From an evolutionary perspective, extraversion comes with both advantages and costs. In studies of small-scale subsistence societies, men who score one standard deviation higher in extraversion report roughly 1.7 more sexual partners than average. The boldness and sociability that come with the trait likely conferred reproductive advantages throughout human history.

But that same boldness carries risks. Extraverted individuals are more likely to engage in conflicts, which can escalate from verbal disagreements to physical confrontations, injuries, or worse. They also expose themselves to greater risks of illness and accidents simply by seeking more stimulation and spending more time in social environments. This trade-off between mating success and physical danger is one reason the trait persists as a spectrum rather than evolving toward one extreme. Both strategies, the cautious introvert and the bold extravert, carry survival value depending on circumstances.

Most People Are Ambiverts

If you’ve read this far and thought “some of this sounds like me, but not all of it,” you’re in the majority. Extraversion follows a normal distribution in the population, meaning most people cluster near the middle. The people who are strongly extraverted or strongly introverted sit at the tails of the curve, and they’re relatively uncommon. The roughly two-thirds of people who blend introverted and extroverted traits are sometimes called ambiverts.

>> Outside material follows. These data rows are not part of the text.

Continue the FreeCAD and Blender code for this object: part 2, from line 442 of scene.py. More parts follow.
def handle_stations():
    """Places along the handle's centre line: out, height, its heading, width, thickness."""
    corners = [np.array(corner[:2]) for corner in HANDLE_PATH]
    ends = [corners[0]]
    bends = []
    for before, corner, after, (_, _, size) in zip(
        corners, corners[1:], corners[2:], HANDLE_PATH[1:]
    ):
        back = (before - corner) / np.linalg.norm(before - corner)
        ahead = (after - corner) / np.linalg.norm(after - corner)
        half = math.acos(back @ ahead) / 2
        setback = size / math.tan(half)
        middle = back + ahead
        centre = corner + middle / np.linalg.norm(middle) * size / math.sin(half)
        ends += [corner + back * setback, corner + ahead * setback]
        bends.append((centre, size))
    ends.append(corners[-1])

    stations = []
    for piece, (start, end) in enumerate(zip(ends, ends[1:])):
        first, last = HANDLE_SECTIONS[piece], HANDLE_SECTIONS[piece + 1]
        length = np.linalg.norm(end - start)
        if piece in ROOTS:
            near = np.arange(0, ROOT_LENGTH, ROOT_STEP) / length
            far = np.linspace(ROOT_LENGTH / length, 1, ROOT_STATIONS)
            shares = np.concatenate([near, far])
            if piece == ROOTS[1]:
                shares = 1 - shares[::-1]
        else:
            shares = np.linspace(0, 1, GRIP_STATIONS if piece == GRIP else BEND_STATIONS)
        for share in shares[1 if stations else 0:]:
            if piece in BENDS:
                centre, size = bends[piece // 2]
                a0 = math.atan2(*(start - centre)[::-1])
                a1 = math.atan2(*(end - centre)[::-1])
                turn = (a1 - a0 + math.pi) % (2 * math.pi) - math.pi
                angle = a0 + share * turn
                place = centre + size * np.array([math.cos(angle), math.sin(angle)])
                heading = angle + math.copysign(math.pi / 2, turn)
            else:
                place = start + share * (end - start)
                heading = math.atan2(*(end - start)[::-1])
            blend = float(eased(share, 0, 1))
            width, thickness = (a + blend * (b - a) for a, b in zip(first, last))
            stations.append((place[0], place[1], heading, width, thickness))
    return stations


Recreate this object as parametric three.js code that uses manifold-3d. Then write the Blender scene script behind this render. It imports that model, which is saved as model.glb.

Ambiverts can enjoy a lively social gathering and also need time alone to recharge. They might be assertive in familiar settings but reserved in new ones. This flexibility is actually an advantage in many situations, since ambiverts can adjust their social energy to match what the moment requires. Personality researchers increasingly emphasize that introversion and extraversion aren’t categories you belong to but a dial you sit somewhere along, and most people are closer to the center than they think.